My first job in office would be to implement an urgent inquiry into the state of Australia’s anti-terrorism laws. Public confidence in the laws has been shattered by the bungled application of draconian powers by law enforcement and security agencies.

The inquiry would consider whether the 40 odd anti-terror laws passed by the Howard Government since 9/11 are, in combination, balanced, fair, adequate and necessary. It would have regard to the need for national security, balanced against the maintenance of fundamental human rights.

It would consult with the public, law enforcement and security agencies that use the powers at a federal and state level, and would thoroughly examine the laws from a policy, practical and legislative perspective. It would analyse whether the laws achieve their aim of reducing the threat to Australians from acts of terrorism, or whether they alienate sections of the community and perpetuate extremism.

Importantly, I would commit to the immediate implementation of any recommendations to emerge from the inquiry.

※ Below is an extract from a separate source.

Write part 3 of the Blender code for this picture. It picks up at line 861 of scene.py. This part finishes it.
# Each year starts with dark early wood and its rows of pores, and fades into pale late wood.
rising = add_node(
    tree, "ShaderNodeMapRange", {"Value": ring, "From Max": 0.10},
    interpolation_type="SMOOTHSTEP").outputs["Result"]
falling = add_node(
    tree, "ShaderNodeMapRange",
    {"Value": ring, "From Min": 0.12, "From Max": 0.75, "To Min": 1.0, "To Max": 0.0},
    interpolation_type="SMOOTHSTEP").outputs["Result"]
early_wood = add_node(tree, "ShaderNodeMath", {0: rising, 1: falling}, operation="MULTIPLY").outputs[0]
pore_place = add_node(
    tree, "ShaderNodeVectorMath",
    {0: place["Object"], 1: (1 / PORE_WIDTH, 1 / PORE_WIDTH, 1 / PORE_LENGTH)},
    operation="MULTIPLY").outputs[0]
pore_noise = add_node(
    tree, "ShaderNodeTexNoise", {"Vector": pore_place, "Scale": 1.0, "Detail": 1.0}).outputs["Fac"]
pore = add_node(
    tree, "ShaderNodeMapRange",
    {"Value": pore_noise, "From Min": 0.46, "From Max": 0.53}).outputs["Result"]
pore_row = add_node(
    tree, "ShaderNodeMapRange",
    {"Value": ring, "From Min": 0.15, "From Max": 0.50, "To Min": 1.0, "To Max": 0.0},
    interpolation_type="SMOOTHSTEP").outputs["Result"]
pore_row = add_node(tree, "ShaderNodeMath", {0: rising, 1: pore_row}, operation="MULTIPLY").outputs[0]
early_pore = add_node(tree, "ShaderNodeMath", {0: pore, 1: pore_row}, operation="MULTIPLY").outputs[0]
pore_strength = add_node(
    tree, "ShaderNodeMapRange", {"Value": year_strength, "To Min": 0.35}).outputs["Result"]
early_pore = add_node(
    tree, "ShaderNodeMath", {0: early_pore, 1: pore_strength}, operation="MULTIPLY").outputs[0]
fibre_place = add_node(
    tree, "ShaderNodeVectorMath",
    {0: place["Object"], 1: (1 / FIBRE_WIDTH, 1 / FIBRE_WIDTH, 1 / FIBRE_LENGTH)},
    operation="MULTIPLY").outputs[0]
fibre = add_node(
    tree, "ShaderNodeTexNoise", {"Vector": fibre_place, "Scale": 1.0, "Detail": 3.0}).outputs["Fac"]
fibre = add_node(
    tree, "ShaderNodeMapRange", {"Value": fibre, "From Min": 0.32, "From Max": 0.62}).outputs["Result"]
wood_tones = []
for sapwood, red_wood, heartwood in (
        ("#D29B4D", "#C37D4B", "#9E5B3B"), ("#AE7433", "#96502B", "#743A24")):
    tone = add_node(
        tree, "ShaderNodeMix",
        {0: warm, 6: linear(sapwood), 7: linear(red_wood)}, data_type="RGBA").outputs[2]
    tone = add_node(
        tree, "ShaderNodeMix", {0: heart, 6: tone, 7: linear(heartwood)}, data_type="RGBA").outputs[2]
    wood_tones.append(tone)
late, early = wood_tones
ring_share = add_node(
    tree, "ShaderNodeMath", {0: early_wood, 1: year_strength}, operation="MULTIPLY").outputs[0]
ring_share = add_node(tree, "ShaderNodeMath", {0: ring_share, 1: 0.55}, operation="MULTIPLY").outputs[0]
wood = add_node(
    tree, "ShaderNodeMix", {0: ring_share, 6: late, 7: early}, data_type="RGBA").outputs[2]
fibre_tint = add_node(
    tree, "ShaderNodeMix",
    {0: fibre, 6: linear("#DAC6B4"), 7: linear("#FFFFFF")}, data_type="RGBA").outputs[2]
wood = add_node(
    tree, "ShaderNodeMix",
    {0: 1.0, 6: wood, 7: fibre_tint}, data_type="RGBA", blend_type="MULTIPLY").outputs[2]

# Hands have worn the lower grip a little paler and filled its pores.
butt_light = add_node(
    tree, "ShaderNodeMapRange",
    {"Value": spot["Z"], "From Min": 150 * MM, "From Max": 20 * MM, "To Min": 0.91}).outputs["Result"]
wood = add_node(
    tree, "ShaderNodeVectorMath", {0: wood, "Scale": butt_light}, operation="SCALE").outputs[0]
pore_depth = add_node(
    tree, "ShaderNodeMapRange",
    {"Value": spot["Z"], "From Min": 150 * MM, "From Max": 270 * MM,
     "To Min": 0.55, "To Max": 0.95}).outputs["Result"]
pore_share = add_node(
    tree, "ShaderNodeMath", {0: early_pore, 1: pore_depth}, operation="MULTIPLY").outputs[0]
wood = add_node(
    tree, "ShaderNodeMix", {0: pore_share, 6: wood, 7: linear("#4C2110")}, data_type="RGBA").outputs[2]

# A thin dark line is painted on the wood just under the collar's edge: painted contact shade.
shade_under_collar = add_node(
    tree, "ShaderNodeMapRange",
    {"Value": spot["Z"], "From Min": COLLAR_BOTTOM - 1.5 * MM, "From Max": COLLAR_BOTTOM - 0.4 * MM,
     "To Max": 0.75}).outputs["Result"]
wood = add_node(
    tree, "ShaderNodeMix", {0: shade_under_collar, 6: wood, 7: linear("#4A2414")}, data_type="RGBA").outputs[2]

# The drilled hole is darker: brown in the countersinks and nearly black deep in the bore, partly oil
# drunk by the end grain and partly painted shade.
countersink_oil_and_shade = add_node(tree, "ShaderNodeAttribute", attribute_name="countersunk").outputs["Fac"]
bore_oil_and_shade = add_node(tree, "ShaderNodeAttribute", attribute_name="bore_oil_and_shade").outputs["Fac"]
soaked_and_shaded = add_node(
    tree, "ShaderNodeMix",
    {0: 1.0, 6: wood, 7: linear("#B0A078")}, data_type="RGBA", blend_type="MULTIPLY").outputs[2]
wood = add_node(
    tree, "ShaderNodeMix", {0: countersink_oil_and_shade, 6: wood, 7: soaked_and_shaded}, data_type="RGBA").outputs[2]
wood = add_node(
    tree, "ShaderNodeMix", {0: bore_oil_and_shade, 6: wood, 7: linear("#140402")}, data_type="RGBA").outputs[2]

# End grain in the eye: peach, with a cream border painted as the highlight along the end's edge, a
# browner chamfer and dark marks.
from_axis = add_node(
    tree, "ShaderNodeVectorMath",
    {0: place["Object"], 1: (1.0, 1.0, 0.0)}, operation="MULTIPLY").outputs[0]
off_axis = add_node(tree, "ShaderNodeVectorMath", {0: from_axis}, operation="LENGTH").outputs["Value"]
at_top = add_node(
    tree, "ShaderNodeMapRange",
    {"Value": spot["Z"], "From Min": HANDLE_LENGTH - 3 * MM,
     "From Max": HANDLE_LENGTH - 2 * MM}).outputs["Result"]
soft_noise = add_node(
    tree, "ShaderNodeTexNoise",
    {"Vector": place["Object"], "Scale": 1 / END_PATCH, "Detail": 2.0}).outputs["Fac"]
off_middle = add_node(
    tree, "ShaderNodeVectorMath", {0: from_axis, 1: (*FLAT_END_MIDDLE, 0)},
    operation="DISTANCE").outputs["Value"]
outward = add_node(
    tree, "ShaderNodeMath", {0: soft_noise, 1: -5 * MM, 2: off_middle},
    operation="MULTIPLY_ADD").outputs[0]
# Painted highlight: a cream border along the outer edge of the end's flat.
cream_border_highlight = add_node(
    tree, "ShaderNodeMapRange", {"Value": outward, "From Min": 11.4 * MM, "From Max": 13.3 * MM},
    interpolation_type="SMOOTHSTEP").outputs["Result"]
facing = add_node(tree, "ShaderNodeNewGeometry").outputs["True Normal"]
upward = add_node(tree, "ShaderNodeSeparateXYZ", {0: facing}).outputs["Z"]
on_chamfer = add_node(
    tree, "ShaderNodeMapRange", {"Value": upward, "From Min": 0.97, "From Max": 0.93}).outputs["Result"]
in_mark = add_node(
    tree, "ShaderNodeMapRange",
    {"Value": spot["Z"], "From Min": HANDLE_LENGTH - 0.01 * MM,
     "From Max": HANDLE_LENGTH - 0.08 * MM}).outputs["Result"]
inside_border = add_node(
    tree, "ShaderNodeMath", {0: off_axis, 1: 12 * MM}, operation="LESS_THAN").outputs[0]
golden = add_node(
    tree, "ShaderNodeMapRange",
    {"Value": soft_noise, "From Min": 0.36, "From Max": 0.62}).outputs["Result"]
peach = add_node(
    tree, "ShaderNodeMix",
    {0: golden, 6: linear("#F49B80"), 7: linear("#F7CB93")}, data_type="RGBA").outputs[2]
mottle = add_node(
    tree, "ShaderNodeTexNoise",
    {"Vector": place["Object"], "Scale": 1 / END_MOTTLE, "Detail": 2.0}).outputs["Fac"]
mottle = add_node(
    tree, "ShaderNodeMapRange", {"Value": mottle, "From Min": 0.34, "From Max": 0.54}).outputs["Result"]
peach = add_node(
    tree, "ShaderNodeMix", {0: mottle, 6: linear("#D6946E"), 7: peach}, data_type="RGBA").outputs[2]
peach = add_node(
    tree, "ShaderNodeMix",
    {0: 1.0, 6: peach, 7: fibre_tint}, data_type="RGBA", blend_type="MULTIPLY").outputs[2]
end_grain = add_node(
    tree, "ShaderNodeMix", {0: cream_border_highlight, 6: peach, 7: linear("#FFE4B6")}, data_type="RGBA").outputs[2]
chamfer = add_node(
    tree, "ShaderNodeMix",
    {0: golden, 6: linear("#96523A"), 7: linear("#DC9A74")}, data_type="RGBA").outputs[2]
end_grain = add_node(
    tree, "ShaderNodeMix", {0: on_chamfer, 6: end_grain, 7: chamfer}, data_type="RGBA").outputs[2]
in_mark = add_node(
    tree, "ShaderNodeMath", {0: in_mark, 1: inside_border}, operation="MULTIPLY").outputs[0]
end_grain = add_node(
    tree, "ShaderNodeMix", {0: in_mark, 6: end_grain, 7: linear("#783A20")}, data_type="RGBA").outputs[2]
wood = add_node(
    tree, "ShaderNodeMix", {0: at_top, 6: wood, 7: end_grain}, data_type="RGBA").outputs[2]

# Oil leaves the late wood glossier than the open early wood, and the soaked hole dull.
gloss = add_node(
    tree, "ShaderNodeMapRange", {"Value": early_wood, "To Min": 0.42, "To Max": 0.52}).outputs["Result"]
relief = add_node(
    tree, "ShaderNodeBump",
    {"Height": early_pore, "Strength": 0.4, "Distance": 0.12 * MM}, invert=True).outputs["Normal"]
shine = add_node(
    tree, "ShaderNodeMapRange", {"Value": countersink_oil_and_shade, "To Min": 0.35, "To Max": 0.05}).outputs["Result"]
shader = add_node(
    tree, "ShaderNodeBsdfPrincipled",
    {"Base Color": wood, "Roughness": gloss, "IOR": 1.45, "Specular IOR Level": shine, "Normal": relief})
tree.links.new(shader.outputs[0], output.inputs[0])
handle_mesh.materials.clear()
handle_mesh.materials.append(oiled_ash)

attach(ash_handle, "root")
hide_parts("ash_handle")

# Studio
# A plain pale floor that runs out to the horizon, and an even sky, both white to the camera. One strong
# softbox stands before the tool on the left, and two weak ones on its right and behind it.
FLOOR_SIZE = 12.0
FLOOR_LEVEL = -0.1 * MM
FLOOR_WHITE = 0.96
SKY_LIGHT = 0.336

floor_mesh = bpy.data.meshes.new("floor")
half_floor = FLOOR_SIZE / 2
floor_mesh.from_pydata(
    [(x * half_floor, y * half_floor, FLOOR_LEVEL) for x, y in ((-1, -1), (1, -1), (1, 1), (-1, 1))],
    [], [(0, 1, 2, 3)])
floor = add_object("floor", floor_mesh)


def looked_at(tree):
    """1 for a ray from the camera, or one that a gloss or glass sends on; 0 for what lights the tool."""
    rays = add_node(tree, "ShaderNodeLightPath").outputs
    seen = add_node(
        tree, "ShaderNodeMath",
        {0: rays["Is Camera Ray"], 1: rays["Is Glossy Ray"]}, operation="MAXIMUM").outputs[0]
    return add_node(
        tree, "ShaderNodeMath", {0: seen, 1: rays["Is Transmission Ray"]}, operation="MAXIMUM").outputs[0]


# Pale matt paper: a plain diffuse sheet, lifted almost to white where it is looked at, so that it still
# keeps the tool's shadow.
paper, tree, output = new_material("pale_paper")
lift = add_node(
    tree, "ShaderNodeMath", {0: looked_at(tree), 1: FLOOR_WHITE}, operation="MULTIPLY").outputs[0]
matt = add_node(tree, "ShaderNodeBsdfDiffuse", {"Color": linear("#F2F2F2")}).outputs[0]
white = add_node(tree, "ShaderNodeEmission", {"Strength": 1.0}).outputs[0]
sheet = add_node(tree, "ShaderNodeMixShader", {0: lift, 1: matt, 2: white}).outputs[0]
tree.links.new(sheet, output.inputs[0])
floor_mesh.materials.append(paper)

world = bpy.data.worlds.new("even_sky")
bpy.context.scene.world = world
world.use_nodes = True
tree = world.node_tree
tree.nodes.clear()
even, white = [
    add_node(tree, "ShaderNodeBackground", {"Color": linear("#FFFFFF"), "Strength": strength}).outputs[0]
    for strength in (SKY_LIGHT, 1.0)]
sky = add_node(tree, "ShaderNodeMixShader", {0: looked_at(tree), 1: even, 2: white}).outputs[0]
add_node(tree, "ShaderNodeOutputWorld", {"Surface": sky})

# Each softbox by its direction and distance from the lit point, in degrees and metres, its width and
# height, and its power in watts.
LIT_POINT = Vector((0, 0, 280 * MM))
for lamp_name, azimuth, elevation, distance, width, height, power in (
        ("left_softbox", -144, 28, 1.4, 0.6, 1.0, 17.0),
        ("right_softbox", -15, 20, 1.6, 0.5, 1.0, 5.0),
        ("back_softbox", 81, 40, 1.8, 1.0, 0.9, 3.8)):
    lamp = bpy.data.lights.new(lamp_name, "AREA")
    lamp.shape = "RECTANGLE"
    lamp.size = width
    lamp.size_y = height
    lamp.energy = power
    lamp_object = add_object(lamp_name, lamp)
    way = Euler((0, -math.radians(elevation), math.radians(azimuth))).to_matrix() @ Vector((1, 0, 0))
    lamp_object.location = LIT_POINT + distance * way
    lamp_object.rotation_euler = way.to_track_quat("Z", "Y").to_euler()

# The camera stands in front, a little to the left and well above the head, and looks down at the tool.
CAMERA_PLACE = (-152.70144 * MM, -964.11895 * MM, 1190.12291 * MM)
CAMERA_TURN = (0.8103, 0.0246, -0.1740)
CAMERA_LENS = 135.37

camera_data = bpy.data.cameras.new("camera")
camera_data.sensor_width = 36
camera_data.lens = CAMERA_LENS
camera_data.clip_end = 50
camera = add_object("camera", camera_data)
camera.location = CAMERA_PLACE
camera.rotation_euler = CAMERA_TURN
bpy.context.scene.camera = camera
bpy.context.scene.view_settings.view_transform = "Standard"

I would lead the Commonwealth in a process towards enacting a legislative Bill of Rights and Responsibilities. The process would focus on public consultation and education with a view to engendering a sense of public ownership of any human rights model put forward.  It would be impartial, well resourced and independent from Government. It would be governed by clear terms of reference but would also recognise the indivisibility and interdependence of all human rights and would not be bound by arbitrary thresholds.
In lieu of a Bill of Rights, I would use my position in Cabinet to fearlessly promote and advocate for a rights-based approach to government.

I would advise my Cabinet colleagues that many Australian practices breach international law, and lean on them to adopt a human rights approach across other portfolios. The abolition of mandatory detention and offshore processing of asylum seekers would be a good place to start, as would my Government’s approach to addressing Indigenous disadvantage.

I would work at restoring Australia’s reputation as a compassionate and just nation by immediately legislating to implement our international legal obligations in domestic laws. I would encourage the executive to ratify important treaties and protocols, such as the United Nations Declaration on the Rights of Indigenous Peoples.

I would legislate to close any loopholes that allow Australian intelligence to convict any person of an offence that is punishable by sentence of death. I would be fearless and unwavering in my opposition to the death penalty and other human rights abuses, and encourage the Executive to do likewise.

I would immediately re-introduce the Democrats’ Same-sex: Same Entitlements Bill 2007 which would implement the recommendations of the Human Rights & Equal Opportunity Commission and remove 58 federal laws which discriminate against same-sex couples.

In recognition that the fulfilment of rights is predicated on adequate access to justice, I would overhaul the Commonwealth’s attitude to Legal Aid. I would oversee the urgent injection of additional Commonwealth funds to ensure that marginalised and disadvantaged Australians are eligible for legal aid funding in family, criminal and civil law matters.

At the same time, I would make the awarding of Government Legal Services contracts relative to pro-bono contributions a priority consideration for the Standing Committee of Attorneys-General, with a view to national conformity.

I would commit my Government to reform of the Privacy Act based on the recommendations of the Australian Law Reform Commission. First and foremost, I would remove the double standard that exempts political parties and small businesses.  I would also beef up the enforcement and remedial provisions of the Act to ensure that it properly protects the individual’s right to privacy.

Finally, if I were Attorney-General, I would take steps towards Constitutional reform aimed at enhancing and restoring government accountability, the recognition of Indigenous Australians and an Australian head of State – including removing the politics from the appointment of the judiciary by creating an independent appointments commission to help entrench the separation of powers.

Having introduced legislation for a fixed four-year term in the House of Representatives, if I was Attorney-General, I would know exactly when the next election would be. That way, rather than aim my policies at the polls, I could concentrate on genuine and principled legal policy until it was appropriate to turn my mind to the need to renew my mandate from the Australian people. 

By Senator Natasha Stott-Despoja (This article first appeared in the Victorian Human Rights Law Resource Centre bulletin No 20, December 2007; reproduced with permission of the author).